Relação: recheada de discussões por motivos tão triviais, eis que meus avós começam um almoço em questão. Ela na cozinha e ele na fala. Mas antes valeu ir à feira do bairro. Hortaliças, leguminosas, peixe e alguns outros ingredientes logo chegaram, acompanhados de alguns espinhos dialéticos usuais: por que você fez isso e não aquilo? Disse ele. É uma cena engraçada o dia da feira, começa cedo: ambos no carro, pequeninos, rechonchudos – mais a avó do que o avô. Pela improvisada leitura labial, à beira da janela da sala, deleito-me em corujices joviais. Uma discussão permeou aquele receptáculo. Eles não pararão até a hora de dormir. É sempre assim.
Cama de gato: cada um em seu quarto. Lembro-me quando a união dos dois ainda dividia o mesmo leito. Comecinho dos anos 2000. Reclamações atrás de reclamações. Barulhos noturnos. Roncos, pigarreadas e derivados. Sempre assunto de cabeceira. Ao avô: noites em claro. “Ela parece uma betoneira”. Teria dito certa vez. Ela: nem aí. Sem esquentar com os lamuriosos cacoetes do notívago e suas encrencas, assim, passaram-se anos: cada um em seu quarto. Essa era pra ser a solução. Mas nem por isso deu mais ou menos certo.

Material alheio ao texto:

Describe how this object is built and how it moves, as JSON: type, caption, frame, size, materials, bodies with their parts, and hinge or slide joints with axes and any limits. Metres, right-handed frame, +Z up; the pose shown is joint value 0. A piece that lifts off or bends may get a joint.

A avó continuou suas noites de sono bem dormidas, besuntadas por tomadas de plácidos sonhos, enquanto o avô, mesmo recôndito em seu quarto, mantinha a triste rotina noturna da insônia, mesmo que acompanhado pela solidão e os afagos de um radinho de pilha, no plantão do alvorecer, escutando jazz & blues.
Como alguém da família Lopes contou-me, custa-me recordar seu nome e parentesco, ambos se conheceram num baile da firma. O avô namorava uma irmã da vizinha. Namorava. Pretérito, se me permitem, perfeito, no caso deste enlace. Logo ao observar o broto de canto, capaz que ele tirou ela para dançar. Era minha avó. Se entrosaram, digamos. E daquele tango em San Pablo, anos mais tarde vieram da cegonha três crianças, em um intervalo de década. Tórrido amor! Oh.

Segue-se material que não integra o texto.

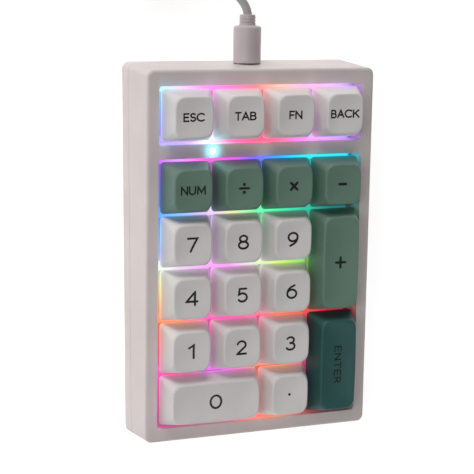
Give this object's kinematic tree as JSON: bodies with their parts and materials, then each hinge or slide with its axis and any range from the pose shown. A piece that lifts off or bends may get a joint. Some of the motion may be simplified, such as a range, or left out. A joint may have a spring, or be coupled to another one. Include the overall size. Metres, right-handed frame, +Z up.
{
  "type": "numeric keypad",
  "caption": "Backlit mechanical numeric keypad with tall uniform keycaps in a deep tilted case, with a function row above a divider bar and a detachable USB-C cable.",
  "frame": {"origin": "on the desk, below the middle of the case's base, without the cable", "axes": "+X to the keypad's right, +Y towards the cable side and the function row, +Z up from the desk"},
  "size_m": [0.1329, 0.2273, 0.0348],
  "materials": {
    "case_plastic": "fine satin moulded plastic, warm white with a faint pink cast",
    "keycap_white": "satin PBT, off-white, near-black printed legends",
    "keycap_green": "satin PBT, grey-green, near-black printed legends",
    "keycap_teal": "satin PBT, deep teal, near-black printed legend",
    "switch_stem": "smooth moulded acetal, yellow",
    "switch_housing": "milky translucent moulded plastic",
    "switch_plate": "satin white powder coat on steel",
    "circuit_board": "white solder mask",
    "foam": "dark closed-cell foam",
    "rubber": "matt grey silicone rubber",
    "screw_steel": "nickel-plated steel",
    "plug_metal": "nickel-plated drawn steel",
    "indicator": "clear light pipe, lit cyan-white",
    "cable_plastic": "satin light grey cable jacket and moulded grips"
  },
  "bodies": {
    "case": {"top_case": "case_plastic", "bottom_case": "case_plastic", "switch_plate": "switch_plate", "pcb": "circuit_board", "case_foam": "foam", "switch_housings": "switch_housing", "usb_socket": "plug_metal", "indicator_lens": "indicator", "front_foot": "rubber", "rear_foot": "rubber", "screw_left": "screw_steel", "screw_right": "screw_steel"},
    "key_esc": {"keycap_esc": "keycap_white", "stem_esc": "switch_stem"},
    "key_tab": {"keycap_tab": "keycap_white", "stem_tab": "switch_stem"},
    "key_fn": {"keycap_fn": "keycap_white", "stem_fn": "switch_stem"},
    "key_back": {"keycap_back": "keycap_white", "stem_back": "switch_stem"},
    "key_num": {"keycap_num": "keycap_green", "stem_num": "switch_stem"},
    "key_divide": {"keycap_divide": "keycap_green", "stem_divide": "switch_stem"},
    "key_multiply": {"keycap_multiply": "keycap_green", "stem_multiply": "switch_stem"},
    "key_minus": {"keycap_minus": "keycap_green", "stem_minus": "switch_stem"},
    "key_7": {"keycap_7": "keycap_white", "stem_7": "switch_stem"},
    "key_8": {"keycap_8": "keycap_white", "stem_8": "switch_stem"},
    "key_9": {"keycap_9": "keycap_white", "stem_9": "switch_stem"},
    "key_plus": {"keycap_plus": "keycap_green", "stem_plus": "switch_stem"},
    "key_4": {"keycap_4": "keycap_white", "stem_4": "switch_stem"},
    "key_5": {"keycap_5": "keycap_white", "stem_5": "switch_stem"},
    "key_6": {"keycap_6": "keycap_white", "stem_6": "switch_stem"},
    "key_1": {"keycap_1": "keycap_white", "stem_1": "switch_stem"},
    "key_2": {"keycap_2": "keycap_white", "stem_2": "switch_stem"},
    "key_3": {"keycap_3": "keycap_white", "stem_3": "switch_stem"},
    "key_enter": {"keycap_enter": "keycap_teal", "stem_enter": "switch_stem"},
    "key_0": {"keycap_0": "keycap_white", "stem_0": "switch_stem"},
    "key_dot": {"keycap_dot": "keycap_white", "stem_dot": "switch_stem"},
    "cable": {"usb_c_plug_shell": "plug_metal", "usb_c_overmould": "cable_plastic", "cable_lead": "cable_plastic", "cable_coil": "cable_plastic", "usb_a_overmould": "cable_plastic", "usb_a_shell": "plug_metal"}
  },
  "joints": [
    {"name": "press_esc", "type": "slide", "parent": "case", "child": "key_esc", "axis": [0, 0.0401, -0.9992], "range_m": [0, 0.004], "stiffness_N_per_m": 80, "springref_m": -0.004},
    {"name": "press_tab", "type": "slide", "parent": "case", "child": "key_tab", "axis": [0, 0.0401, -0.9992], "range_m": [0, 0.004], "stiffness_N_per_m": 80, "springref_m": -0.004},
    {"name": "press_fn", "type": "slide", "parent": "case", "child": "key_fn", "axis": [0, 0.0401, -0.9992], "range_m": [0, 0.004], "stiffness_N_per_m": 80, "springref_m": -0.004},
    {"name": "press_back", "type": "slide", "parent": "case", "child": "key_back", "axis": [0, 0.0401, -0.9992], "range_m": [0, 0.004], "stiffness_N_per_m": 80, "springref_m": -0.004},
    {"name": "press_num", "type": "slide", "parent": "case", "child": "key_num", "axis": [0, 0.0401, -0.9992], "range_m": [0, 0.004], "stiffness_N_per_m": 80, "springref_m": -0.004},
    {"name": "press_divide", "type": "slide", "parent": "case", "child": "key_divide", "axis": [0, 0.0401, -0.9992], "range_m": [0, 0.004], "stiffness_N_per_m": 80, "springref_m": -0.004},
    {"name": "press_multiply", "type": "slide", "parent": "case", "child": "key_multiply", "axis": [0, 0.0401, -0.9992], "range_m": [0, 0.004], "stiffness_N_per_m": 80, "springref_m": -0.004},
    {"name": "press_minus", "type": "slide", "parent": "case", "child": "key_minus", "axis": [0, 0.0401, -0.9992], "range_m": [0, 0.004], "stiffness_N_per_m": 80, "springref_m": -0.004},
    {"name": "press_7", "type": "slide", "parent": "case", "child": "key_7", "axis": [0, 0.0401, -0.9992], "range_m": [0, 0.004], "stiffness_N_per_m": 80, "springref_m": -0.004},
    {"name": "press_8", "type": "slide", "parent": "case", "child": "key_8", "axis": [0, 0.0401, -0.9992], "range_m": [0, 0.004], "stiffness_N_per_m": 80, "springref_m": -0.004},
    {"name": "press_9", "type": "slide", "parent": "case", "child": "key_9", "axis": [0, 0.0401, -0.9992], "range_m": [0, 0.004], "stiffness_N_per_m": 80, "springref_m": -0.004},
    {"name": "press_plus", "type": "slide", "parent": "case", "child": "key_plus", "axis": [0, 0.0401, -0.9992], "range_m": [0, 0.004], "stiffness_N_per_m": 80, "springref_m": -0.004},
    {"name": "press_4", "type": "slide", "parent": "case", "child": "key_4", "axis": [0, 0.0401, -0.9992], "range_m": [0, 0.004], "stiffness_N_per_m": 80, "springref_m": -0.004},
    {"name": "press_5", "type": "slide", "parent": "case", "child": "key_5", "axis": [0, 0.0401, -0.9992], "range_m": [0, 0.004], "stiffness_N_per_m": 80, "springref_m": -0.004},
    {"name": "press_6", "type": "slide", "parent": "case", "child": "key_6", "axis": [0, 0.0401, -0.9992], "range_m": [0, 0.004], "stiffness_N_per_m": 80, "springref_m": -0.004},
    {"name": "press_1", "type": "slide", "parent": "case", "child": "key_1", "axis": [0, 0.0401, -0.9992], "range_m": [0, 0.004], "stiffness_N_per_m": 80, "springref_m": -0.004},
    {"name": "press_2", "type": "slide", "parent": "case", "child": "key_2", "axis": [0, 0.0401, -0.9992], "range_m": [0, 0.004], "stiffness_N_per_m": 80, "springref_m": -0.004},
    {"name": "press_3", "type": "slide", "parent": "case", "child": "key_3", "axis": [0, 0.0401, -0.9992], "range_m": [0, 0.004], "stiffness_N_per_m": 80, "springref_m": -0.004},
    {"name": "press_enter", "type": "slide", "parent": "case", "child": "key_enter", "axis": [0, 0.0401, -0.9992], "range_m": [0, 0.004], "stiffness_N_per_m": 80, "springref_m": -0.004},
    {"name": "press_0", "type": "slide", "parent": "case", "child": "key_0", "axis": [0, 0.0401, -0.9992], "range_m": [0, 0.004], "stiffness_N_per_m": 80, "springref_m": -0.004},
    {"name": "press_dot", "type": "slide", "parent": "case", "child": "key_dot", "axis": [0, 0.0401, -0.9992], "range_m": [0, 0.004], "stiffness_N_per_m": 80, "springref_m": -0.004},
    {"name": "unplug_cable", "type": "slide", "parent": "case", "child": "cable", "axis": [0, 0.9992, 0.0401], "range_m": [0, 0.009]}
  ]
}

Brincadeiras à parte, meu ceticismo caçoa do efervescente adjetivo. Conta-me, dessa vez a avó, de uma das primeiras sessões de cinema que ambos se refestelaram, nos anos 1960, onde o avô, entusiasmado com a sessão e o amor, nesta ordem, chamou-a para assistir o romântico longa Um dólar furado. Clássico do gênero bélico, estrelado pelo cowboy Gary O’Hara. Tórrido amor!
Na vez da manceba, eis que a sessão de O Vento levou os esperava. E conforme o enredo esquentava as fileiras do cine Paysandu, enquanto a avó se derretia aos castos beijos dos protagonistas, seu namorado, desinteressado naquela paixão cinematográfica, não menos tórrida que a deles, claro, este deu as costas para o telão. De lá para cá, viu-se que os encontros no cinema minguaram, e hoje, portanto, vê-se estas lembranças conservadas em bordoadas sentimentais, um tanto ressentidas, mesmo via estes diálogos com o passado e duas delícias dos cinemas da época.
Além das telonas, na tragicomédia mundana, a cada aniversário, de ambos, sempre há um gesto carinhoso. Um dedo do meio ou algo do tipo. Nas tardes de sábado, quando juntos fazem digestão em frente à televisão, na busca por um programa paliativo ao tempo ocioso, como Largados e pelados, a discussão de ambos brota pelo controle remoto, pela altura da televisão, pelo maldizer dito no almoço, o episódio repetido, o suco muito adoçado e a carne salgada. Ele tem diabetes e ela pressão alta, ele se preocupa, ela come! Discutem por isso sempre que podem, mesmo quando embaixo daquelas mantas nos frios dias de julho, calçados pelas meias costuradas por ela, os pés dos dois se entrelaçam, pois já faz mais de quarenta anos que a rotina se cerca dessas bordoadas de afeto.